Reproduce exactly the lines below from the one containing "inner_corner_trims();" through the one containing "return low, high", including both, and nothing else.
_ _ _ _ _
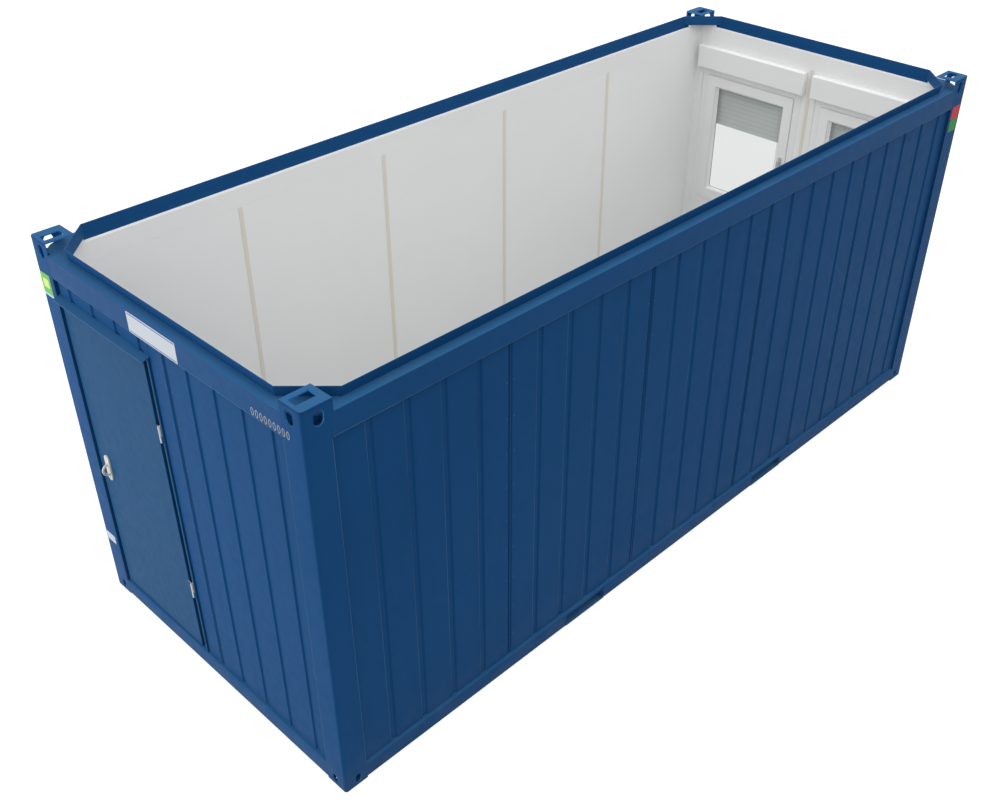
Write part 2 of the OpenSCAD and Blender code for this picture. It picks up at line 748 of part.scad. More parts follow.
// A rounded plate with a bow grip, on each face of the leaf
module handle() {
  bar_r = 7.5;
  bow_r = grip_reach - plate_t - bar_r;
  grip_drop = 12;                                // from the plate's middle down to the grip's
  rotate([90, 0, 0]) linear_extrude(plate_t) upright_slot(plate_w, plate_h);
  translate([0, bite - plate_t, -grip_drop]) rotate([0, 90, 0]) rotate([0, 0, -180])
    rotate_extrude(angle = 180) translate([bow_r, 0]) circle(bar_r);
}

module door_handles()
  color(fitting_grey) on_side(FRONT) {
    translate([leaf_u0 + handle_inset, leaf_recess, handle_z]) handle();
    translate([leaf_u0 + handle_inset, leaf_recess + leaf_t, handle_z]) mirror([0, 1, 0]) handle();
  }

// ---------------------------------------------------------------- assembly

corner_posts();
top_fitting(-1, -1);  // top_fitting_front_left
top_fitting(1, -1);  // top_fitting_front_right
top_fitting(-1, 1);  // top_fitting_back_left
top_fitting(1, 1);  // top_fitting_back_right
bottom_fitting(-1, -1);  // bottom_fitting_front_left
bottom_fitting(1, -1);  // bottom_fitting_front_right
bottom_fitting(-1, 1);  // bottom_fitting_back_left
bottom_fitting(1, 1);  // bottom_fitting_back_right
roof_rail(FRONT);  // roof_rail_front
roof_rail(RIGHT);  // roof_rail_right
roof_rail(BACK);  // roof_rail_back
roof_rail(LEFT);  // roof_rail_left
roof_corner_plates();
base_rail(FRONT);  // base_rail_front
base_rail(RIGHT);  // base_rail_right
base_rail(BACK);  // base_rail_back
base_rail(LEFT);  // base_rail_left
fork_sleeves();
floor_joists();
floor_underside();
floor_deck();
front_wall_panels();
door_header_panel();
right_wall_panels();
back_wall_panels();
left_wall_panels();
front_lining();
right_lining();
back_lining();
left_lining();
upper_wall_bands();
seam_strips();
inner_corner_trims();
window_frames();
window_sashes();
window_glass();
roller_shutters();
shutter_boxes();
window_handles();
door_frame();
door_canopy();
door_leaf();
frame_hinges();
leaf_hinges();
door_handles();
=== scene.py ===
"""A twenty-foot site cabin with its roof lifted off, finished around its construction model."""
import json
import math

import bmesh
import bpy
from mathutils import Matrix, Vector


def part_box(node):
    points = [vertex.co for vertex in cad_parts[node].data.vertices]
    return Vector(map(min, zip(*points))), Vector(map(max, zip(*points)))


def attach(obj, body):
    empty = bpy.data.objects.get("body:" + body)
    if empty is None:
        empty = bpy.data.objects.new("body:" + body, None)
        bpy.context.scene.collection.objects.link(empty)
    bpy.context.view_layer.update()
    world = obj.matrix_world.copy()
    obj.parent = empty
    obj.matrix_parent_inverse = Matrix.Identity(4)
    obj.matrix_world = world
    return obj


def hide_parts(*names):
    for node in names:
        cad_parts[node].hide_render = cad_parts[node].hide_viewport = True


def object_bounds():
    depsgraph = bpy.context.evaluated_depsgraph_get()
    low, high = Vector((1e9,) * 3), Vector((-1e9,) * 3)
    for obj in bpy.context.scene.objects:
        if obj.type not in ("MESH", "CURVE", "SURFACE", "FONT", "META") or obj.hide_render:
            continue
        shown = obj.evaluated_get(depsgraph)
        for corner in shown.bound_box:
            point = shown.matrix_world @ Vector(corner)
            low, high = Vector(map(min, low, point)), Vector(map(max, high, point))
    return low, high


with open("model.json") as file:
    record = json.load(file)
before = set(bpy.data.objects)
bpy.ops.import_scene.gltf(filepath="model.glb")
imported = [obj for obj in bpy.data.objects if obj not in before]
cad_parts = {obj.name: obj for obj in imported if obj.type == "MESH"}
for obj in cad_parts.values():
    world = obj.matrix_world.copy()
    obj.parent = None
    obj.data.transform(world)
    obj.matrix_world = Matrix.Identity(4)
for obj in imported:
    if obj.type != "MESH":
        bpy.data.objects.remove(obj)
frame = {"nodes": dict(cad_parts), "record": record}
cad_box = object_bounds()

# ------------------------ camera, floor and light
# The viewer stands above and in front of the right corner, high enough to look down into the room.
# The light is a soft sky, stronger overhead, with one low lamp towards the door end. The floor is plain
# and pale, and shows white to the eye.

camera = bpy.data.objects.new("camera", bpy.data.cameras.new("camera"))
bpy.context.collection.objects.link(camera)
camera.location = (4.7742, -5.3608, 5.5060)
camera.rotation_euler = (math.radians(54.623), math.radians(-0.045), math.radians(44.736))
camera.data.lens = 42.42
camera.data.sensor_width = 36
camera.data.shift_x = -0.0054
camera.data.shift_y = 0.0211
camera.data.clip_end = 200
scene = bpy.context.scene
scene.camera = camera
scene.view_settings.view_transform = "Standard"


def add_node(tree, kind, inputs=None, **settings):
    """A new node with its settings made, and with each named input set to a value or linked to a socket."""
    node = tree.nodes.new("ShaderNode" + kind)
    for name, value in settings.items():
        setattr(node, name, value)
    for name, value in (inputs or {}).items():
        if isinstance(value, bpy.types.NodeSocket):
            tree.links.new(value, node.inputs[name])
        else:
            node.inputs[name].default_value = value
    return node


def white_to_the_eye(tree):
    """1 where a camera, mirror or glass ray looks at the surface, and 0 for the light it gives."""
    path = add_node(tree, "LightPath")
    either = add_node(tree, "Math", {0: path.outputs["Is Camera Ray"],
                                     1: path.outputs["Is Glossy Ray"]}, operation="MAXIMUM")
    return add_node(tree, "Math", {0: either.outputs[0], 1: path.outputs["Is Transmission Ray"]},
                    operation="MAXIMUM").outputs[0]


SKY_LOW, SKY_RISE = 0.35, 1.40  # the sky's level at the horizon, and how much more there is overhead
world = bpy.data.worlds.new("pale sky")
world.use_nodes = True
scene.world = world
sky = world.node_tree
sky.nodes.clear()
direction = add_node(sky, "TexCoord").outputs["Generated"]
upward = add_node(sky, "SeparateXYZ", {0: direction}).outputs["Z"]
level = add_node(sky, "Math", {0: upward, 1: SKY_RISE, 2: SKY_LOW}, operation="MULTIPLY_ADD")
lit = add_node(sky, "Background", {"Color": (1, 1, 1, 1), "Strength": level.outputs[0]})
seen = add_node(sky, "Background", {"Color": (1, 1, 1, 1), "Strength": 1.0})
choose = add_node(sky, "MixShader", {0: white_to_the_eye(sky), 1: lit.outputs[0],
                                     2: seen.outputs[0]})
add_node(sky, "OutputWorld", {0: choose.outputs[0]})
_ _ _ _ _
▶ _Task result_
inner_corner_trims();
window_frames();
window_sashes();
window_glass();
roller_shutters();
shutter_boxes();
window_handles();
door_frame();
door_canopy();
door_leaf();
frame_hinges();
leaf_hinges();
door_handles();
=== scene.py ===
"""A twenty-foot site cabin with its roof lifted off, finished around its construction model."""
import json
import math

import bmesh
import bpy
from mathutils import Matrix, Vector


def part_box(node):
    points = [vertex.co for vertex in cad_parts[node].data.vertices]
    return Vector(map(min, zip(*points))), Vector(map(max, zip(*points)))


def attach(obj, body):
    empty = bpy.data.objects.get("body:" + body)
    if empty is None:
        empty = bpy.data.objects.new("body:" + body, None)
        bpy.context.scene.collection.objects.link(empty)
    bpy.context.view_layer.update()
    world = obj.matrix_world.copy()
    obj.parent = empty
    obj.matrix_parent_inverse = Matrix.Identity(4)
    obj.matrix_world = world
    return obj


def hide_parts(*names):
    for node in names:
        cad_parts[node].hide_render = cad_parts[node].hide_viewport = True


def object_bounds():
    depsgraph = bpy.context.evaluated_depsgraph_get()
    low, high = Vector((1e9,) * 3), Vector((-1e9,) * 3)
    for obj in bpy.context.scene.objects:
        if obj.type not in ("MESH", "CURVE", "SURFACE", "FONT", "META") or obj.hide_render:
            continue
        shown = obj.evaluated_get(depsgraph)
        for corner in shown.bound_box:
            point = shown.matrix_world @ Vector(corner)
            low, high = Vector(map(min, low, point)), Vector(map(max, high, point))
    return low, high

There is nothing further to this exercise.